= What this task involves =
Begin with the line that contains "const flesh = makeFlesh();" and end with the line that contains "from bpy.types import": copy that span of lines exactly, and nothing outside it.

start Data provided

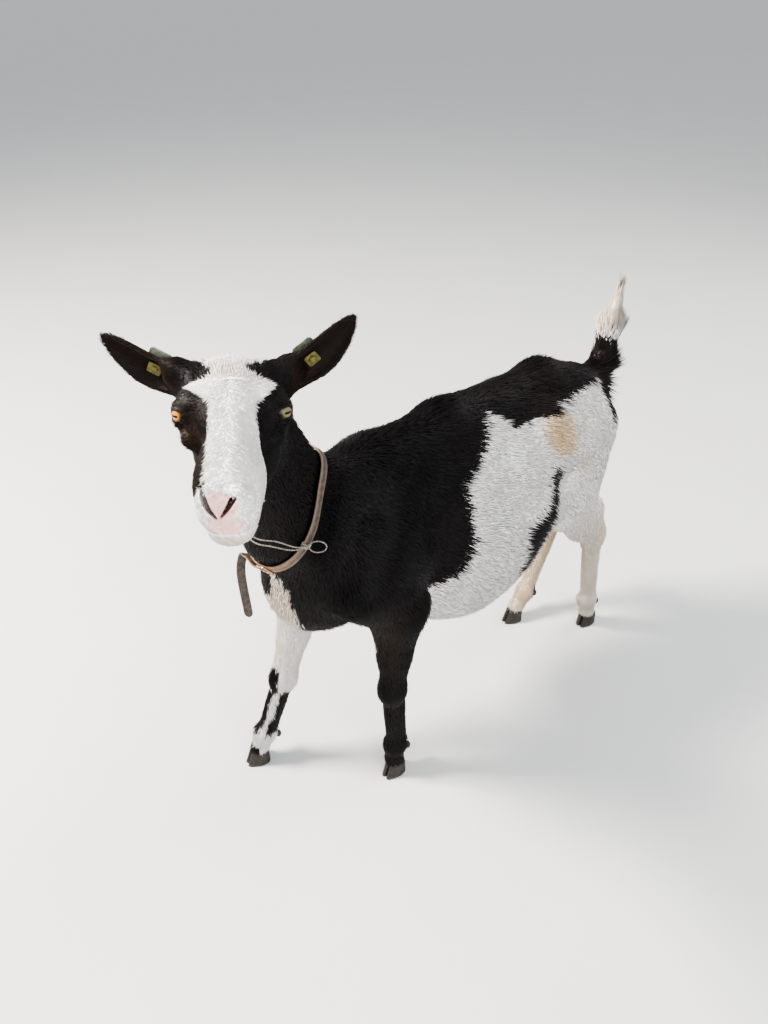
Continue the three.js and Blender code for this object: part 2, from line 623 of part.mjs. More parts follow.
/** Both claws of a foot, inner and outer. */
function makeClaws(side, toe) {
  const claws = {};
  for (const [name, face] of [['outer', SIDES[side]], ['inner', -SIDES[side]]]) {
    const geometry = clawGeometry().translate(CLAW.apart / 2, 0, 0);
    const turned = placeMatrix({ origin: [toe[0], toe[1] + HEEL_TO_TOE, 0], yaw: SIDES[side] * TOE_OUT });
    const solid = toSolid(geometry);
    const faced = face > 0 ? solid : solid.mirror([1, 0, 0]);
    claws[name] = faced.transform(turned.elements);
  }
  return claws;
}

function dewclaw(fetlock, face, extra) {
  const { radii, apart, behind: back, below: drop } = DEWCLAW;
  const place = plus(fetlock, [face * apart, back, -drop]);
  return ellipsoid(radii, new THREE.Matrix4().setPosition(...place), extra, 6);
}

const dewclaws = (fetlock, extra) => dewclaw(fetlock, 1, extra).add(dewclaw(fetlock, -1, extra));

// ---------------------------------------------------------------- collar, buckle, strap end and twine

const COLLAR_STEP = 8;           // degrees each way that give the collar's direction
const NECK_REACH = 220;          // past the neck's skin from the collar's centre

/** Where the collar lies at an angle around the neck: 0 is the goat's left, 90 its crest, -90 its throat. */
function collarRay(skin, degrees, shift) {
  const angle = THREE.MathUtils.degToRad(degrees);
  const normal = vector(COLLAR.normal);
  const { across, rise } = ringFrame(normal);
  const direction = across.multiplyScalar(Math.cos(angle)).addScaledVector(rise, Math.sin(angle));
  const drape = COLLAR.drape * Math.cos(angle) ** 2;
  const origin = vector(COLLAR.centre).addScaledVector(normal, shift - drape);
  return { point: castOut(skin, origin, direction, NECK_REACH), direction, normal };
}

/** The strap's loop around the neck, or the groove that it needs when `extra` is more than nothing. */
function collarStrap(skin, extra = 0) {
  const sections = 32;
  const rings = Array.from({ length: sections }, (_, section) => {
    const degrees = 360 * section / sections;
    const corner = (edge, lift) => {
      const { point, direction } = collarRay(skin, degrees, edge * (COLLAR.width / 2 + extra));
      return point.addScaledVector(direction, lift);
    };
    const inside = GAP - extra;
    const outside = GAP + COLLAR.thickness + extra;
    return [corner(-1, inside), corner(-1, outside), corner(1, outside), corner(1, inside)];
  });
  return toSolid(loopGeometry(rings));
}

/** A closed loop of equal sections. */
function loopGeometry(rings) {
  const corners = rings[0].length;
  const index = [];
  const at = (ring, corner) => (ring % rings.length) * corners + (corner % corners);
  rings.forEach((_, ring) => {
    for (let corner = 0; corner < corners; corner += 1) {
      index.push(at(ring, corner), at(ring + 1, corner + 1), at(ring, corner + 1));
      index.push(at(ring, corner), at(ring + 1, corner), at(ring + 1, corner + 1));
    }
  });
  return new THREE.BufferGeometry().setFromPoints(rings.flat()).setIndex(index);
}

/** A flat ribbon along a curve. Its width turns evenly from one direction to another. */
function ribbon(points, startWidth, endWidth, width, thickness, steps) {
  const curve = new THREE.CatmullRomCurve3(points);
  const rings = Array.from({ length: steps + 1 }, (_, step) => {
    const part = step / steps;
    const wide = startWidth.clone().lerp(endWidth, part);
    const tangent = curve.getTangentAt(part);
    const { across, rise } = ringFrame(tangent, wide);
    const middle = curve.getPointAt(part);
    return [[-1, -1], [1, -1], [1, 1], [-1, 1]].map(([edge, face]) => middle.clone()
      .addScaledVector(across, edge * width / 2)
      .addScaledVector(rise, face * thickness / 2));
  });
  return geometryFromRings(rings, curve.getPointAt(0), curve.getPointAt(1));
}

/** A round twine along a curve. */
function twineGeometry(points, steps) {
  const section = new THREE.Shape().absarc(0, 0, TWINE.radius, 0, 2 * Math.PI);
  const extrudePath = new THREE.CatmullRomCurve3(points);
  return new THREE.ExtrudeGeometry(section, { steps, extrudePath, curveSegments: 3 });
}

/** The basis of a thing that lies on the collar: X along the strap, Y across it and Z away from the neck. */
function collarMatrix(skin, degrees, shift, lift) {
  const at = (turn, edge) => collarRay(skin, degrees + turn, shift + edge).point;
  const halfWidth = COLLAR.width / 2;
  const along = at(COLLAR_STEP, 0).sub(at(-COLLAR_STEP, 0)).normalize();
  const out = along.clone().cross(at(0, halfWidth).sub(at(0, -halfWidth))).normalize();
  return new THREE.Matrix4().makeBasis(along, out.clone().cross(along), out)
    .setPosition(at(0, 0).addScaledVector(out, lift));
}

/** A square frame with round corners, and the prong that crosses it. */
function makeBuckle(skin) {
  const { degrees, width, length, wire } = BUCKLE;
  const frame = roundedRectangle(length, width, wire);
  frame.holes.push(roundedRectangle(length - 2 * wire, width - 2 * wire, wire / 2));
  const options = { depth: wire, bevelEnabled: false, curveSegments: 2 };
  const matrix = collarMatrix(skin, degrees, 0, COLLAR.thickness + 4 * GAP);
  const ring = toSolid(new THREE.ExtrudeGeometry(frame, options), matrix);
  const prong = new THREE.CylinderGeometry(wire / 3, wire / 2, length, 8);
  prong.rotateZ(Math.PI / 2).translate(0, 0, wire);
  return ring.add(toSolid(prong, matrix));
}

function roundedRectangle(length, width, corner) {
  const shape = new THREE.Shape();
  const [x, y] = [length / 2 - corner, width / 2 - corner];
  shape.absarc(x, -y, corner, -Math.PI / 2, 0);
  shape.absarc(x, y, corner, 0, Math.PI / 2);
  shape.absarc(-x, y, corner, Math.PI / 2, Math.PI);
  shape.absarc(-x, -y, corner, Math.PI, 1.5 * Math.PI);
  return shape;
}

/** The free end of the strap, which leaves the buckle towards the goat's right and hangs down. */
function makeStrapEnd(skin) {
  const lift = COLLAR.thickness + STRAP_END.thickness + 5 * GAP;
  const at = (degrees, extra) => {
    const { point, direction } = collarRay(skin, degrees, 0);
    return point.addScaledVector(direction, lift + extra);
  };
  const points = STRAP_END_PATH.map(([degrees, extra]) => at(degrees, extra));
  const bend = points[points.length - 1];
  const low = bend.clone().add(new THREE.Vector3(-1, -3, -STRAP_END.fall));
  points.push(bend.clone().lerp(low, 0.3).add(new THREE.Vector3(-3, -5, 0)), low);
  const startWidth = vector(COLLAR.normal);
  const endWidth = new THREE.Vector3(-0.63, -0.78, 0);
  const strip = ribbon(points, startWidth, endWidth, STRAP_END.width, STRAP_END.thickness, 16);
  return toSolid(strip);
}

/** Two strands across the throat, with a knot at each side of the collar and a loop at the left one. */
function makeTwine(skin) {
  const lift = COLLAR.thickness + TWINE.knot + 6 * GAP;
  const { left, right } = TWINE_ENDS;
  const knotAt = (degrees) => (
    ellipsoid([TWINE.knot * 1.3, TWINE.knot, TWINE.knot], collarMatrix(skin, degrees, 0, lift), 0, 8));
  const at = (degrees, shift, away) => {
    const { point, direction } = collarRay(skin, degrees, shift);
    return point.addScaledVector(direction, away);
  };
  const strand = (path) => {
    const middle = path.map(([degrees, shift]) => at(degrees, shift, TWINE.radius + TWINE.slack));
    return toSolid(twineGeometry([at(left, 0, lift), ...middle, at(right, 0, lift)], 18));
  };
  const ring = new THREE.TorusGeometry(TWINE.loop, TWINE.radius, 5, 14);
  const knot = new THREE.Vector3().setFromMatrixPosition(collarMatrix(skin, left, 0, lift));
  const upward = new THREE.Vector3(0, 0, 1);
  const loopTurn = new THREE.Matrix4().lookAt(vector(TWINE.facing), new THREE.Vector3(), upward);
  const reach = new THREE.Vector3(TWINE.loop + TWINE.knot * 0.5, 0, 0).applyMatrix4(loopTurn);
  const loop = toSolid(ring, loopTurn.setPosition(knot.add(reach)));
  const parts = [...TWINE_STRANDS.map(strand), knotAt(right), loop];
  return parts.reduce((twine, part) => twine.add(part), knotAt(left));
}

// ---------------------------------------------------------------- materials and the scene graph

const finish = (color, roughness, metalness = 0) => (
  new THREE.MeshStandardMaterial({ color, roughness, metalness }));
const MATERIALS = {
  darkCoat: finish(0x1d1a19, 0.6),
  paleCoat: finish(0xe8e0d0, 0.8),
  claw: finish(0x3a332d, 0.5),
  iris: finish(0xc98a3c, 0.15),
  strap: finish(0x6b5440, 0.75),
  buckle: finish(0xa9a9a4, 0.35, 1),
  tag: finish(0xd9b21f, 0.5),
  twine: finish(0xcdbf9d, 0.9),
};

const goat = new THREE.Group();

/** Adds one named solid to the goat. */
function addNode(name, solid, material) {
  const mesh = new THREE.Mesh(toGeometry(solid), material);
  mesh.name = name;
  goat.add(mesh);
}

function addBody(flesh, worn) {
  addNode('trunk', makeTrunk(flesh).subtract(worn), MATERIALS.darkCoat);
  addNode('neck', makeNeck(flesh).subtract(worn), MATERIALS.darkCoat);
  addNode('head', makeHead(flesh), MATERIALS.paleCoat);
  addNode('tail', makeTail(flesh), MATERIALS.darkCoat);
}

function addLegs(flesh) {
  for (const side of Object.keys(SIDES)) {
    const foreleg = makeForeleg(flesh, side);
    const hindleg = makeHindleg(flesh, side);
    const foreCoat = side === 'left' ? MATERIALS.darkCoat : MATERIALS.paleCoat;
    addNode(`forearm_${side}`, foreleg.upper, foreCoat);
    addNode(`fore_shank_${side}`, foreleg.lower, foreCoat);
    addNode(`gaskin_${side}`, hindleg.upper, MATERIALS.paleCoat);
    addNode(`hind_shank_${side}`, hindleg.lower, MATERIALS.paleCoat);
  }
}

function addFeet() {
  for (const [limb, joints] of [['fore', FORE_JOINTS], ['hind', HIND_JOINTS]]) {
    for (const side of Object.keys(SIDES)) {
      const { fetlock, toe } = joints[side];
      const claws = makeClaws(side, toe);
      for (const [face, sign] of [['outer', SIDES[side]], ['inner', -SIDES[side]]]) {
        addNode(`${limb}_claw_${side}_${face}`, claws[face], MATERIALS.claw);
        addNode(`${limb}_dewclaw_${side}_${face}`, dewclaw(fetlock, sign, 0), MATERIALS.claw);
      }
    }
  }
}

function addFace() {
  for (const side of Object.keys(SIDES)) {
    const tag = makeTag(side, 0);
    addNode(`eye_${side}`, eyeball(side), MATERIALS.iris);
    addNode(`ear_${side}`, makeEar(side).subtract(makeTag(side, GAP)), MATERIALS.darkCoat);
    addNode(`ear_tag_${side}`, tag, MATERIALS.tag);
  }
}

function addWornThings(skin) {
  addNode('collar_strap', collarStrap(skin), MATERIALS.strap);
  addNode('collar_buckle', makeBuckle(skin), MATERIALS.buckle);
  addNode('collar_strap_end', makeStrapEnd(skin), MATERIALS.strap);
  addNode('twine', makeTwine(skin), MATERIALS.twine);
}

const flesh = makeFlesh();
const collarSkin = flesh.skinOf(['trunk', 'shoulder', 'neck']);
addBody(flesh, collarStrap(collarSkin, GAP));
addLegs(flesh);
addFeet();
addFace();
addWornThings(collarSkin);

// The model stands on the origin, in the middle of its outline.
const outline = new THREE.Box3().setFromObject(goat);
const middle = outline.getCenter(new THREE.Vector3());
goat.position.set(-middle.x, -middle.y, 0);

export default goat;
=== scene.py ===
"""The looks of a life-size, still dairy goat with a leather collar and ear tags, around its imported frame.

Sizes are millimetres in the goat's own frame: +X is its left, -Y is where its chest faces, +Z is up and
the floor is at z = 0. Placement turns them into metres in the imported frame, which has its origin elsewhere.
The body is described as flesh, bones and muscles that melt into one another out to the tips of the coat.
One skin lies inside it by the depth of the coat, and tufts of hair grow on that skin.
"""

from __future__ import annotations

import json
import logging
import math
from collections.abc import Callable, Iterable
from dataclasses import dataclass, field
from enum import Enum
from functools import reduce

import bmesh
import bpy
import numpy as np
from bmesh.types import BMesh, BMVert
from bpy.types import Material, Mesh, Node, NodeSocket, NodeTree, Object
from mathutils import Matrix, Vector

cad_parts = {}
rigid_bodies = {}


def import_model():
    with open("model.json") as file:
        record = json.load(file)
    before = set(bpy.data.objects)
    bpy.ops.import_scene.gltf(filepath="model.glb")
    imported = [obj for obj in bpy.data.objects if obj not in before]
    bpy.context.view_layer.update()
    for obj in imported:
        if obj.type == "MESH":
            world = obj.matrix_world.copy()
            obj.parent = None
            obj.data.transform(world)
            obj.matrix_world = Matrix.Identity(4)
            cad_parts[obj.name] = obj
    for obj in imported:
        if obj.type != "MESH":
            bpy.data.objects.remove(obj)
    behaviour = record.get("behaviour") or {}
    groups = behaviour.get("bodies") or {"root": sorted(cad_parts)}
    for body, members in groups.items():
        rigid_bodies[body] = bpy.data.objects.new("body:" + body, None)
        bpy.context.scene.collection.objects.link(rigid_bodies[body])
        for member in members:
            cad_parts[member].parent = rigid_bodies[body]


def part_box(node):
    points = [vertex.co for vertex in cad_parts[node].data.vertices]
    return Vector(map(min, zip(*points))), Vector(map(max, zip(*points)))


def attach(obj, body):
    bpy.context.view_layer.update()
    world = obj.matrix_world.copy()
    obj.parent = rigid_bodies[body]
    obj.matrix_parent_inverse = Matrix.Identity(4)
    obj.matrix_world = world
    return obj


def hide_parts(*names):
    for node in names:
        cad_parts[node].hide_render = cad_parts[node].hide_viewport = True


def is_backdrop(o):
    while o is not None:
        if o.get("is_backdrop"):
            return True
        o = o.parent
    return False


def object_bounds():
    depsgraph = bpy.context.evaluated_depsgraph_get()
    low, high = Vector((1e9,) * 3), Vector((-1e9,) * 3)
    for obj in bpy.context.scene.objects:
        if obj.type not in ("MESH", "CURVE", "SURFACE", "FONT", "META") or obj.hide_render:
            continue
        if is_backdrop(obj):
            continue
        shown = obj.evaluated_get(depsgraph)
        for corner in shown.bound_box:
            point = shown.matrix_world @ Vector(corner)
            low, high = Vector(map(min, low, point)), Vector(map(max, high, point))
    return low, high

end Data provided

= Solution for this exercise =
const flesh = makeFlesh();
const collarSkin = flesh.skinOf(['trunk', 'shoulder', 'neck']);
addBody(flesh, collarStrap(collarSkin, GAP));
addLegs(flesh);
addFeet();
addFace();
addWornThings(collarSkin);

// The model stands on the origin, in the middle of its outline.
const outline = new THREE.Box3().setFromObject(goat);
const middle = outline.getCenter(new THREE.Vector3());
goat.position.set(-middle.x, -middle.y, 0);

export default goat;
=== scene.py ===
"""The looks of a life-size, still dairy goat with a leather collar and ear tags, around its imported frame.

Sizes are millimetres in the goat's own frame: +X is its left, -Y is where its chest faces, +Z is up and
the floor is at z = 0. Placement turns them into metres in the imported frame, which has its origin elsewhere.
The body is described as flesh, bones and muscles that melt into one another out to the tips of the coat.
One skin lies inside it by the depth of the coat, and tufts of hair grow on that skin.
"""

from __future__ import annotations

import json
import logging
import math
from collections.abc import Callable, Iterable
from dataclasses import dataclass, field
from enum import Enum
from functools import reduce

import bmesh
import bpy
import numpy as np
from bmesh.types import BMesh, BMVert
from bpy.types import Material, Mesh, Node, NodeSocket, NodeTree, Object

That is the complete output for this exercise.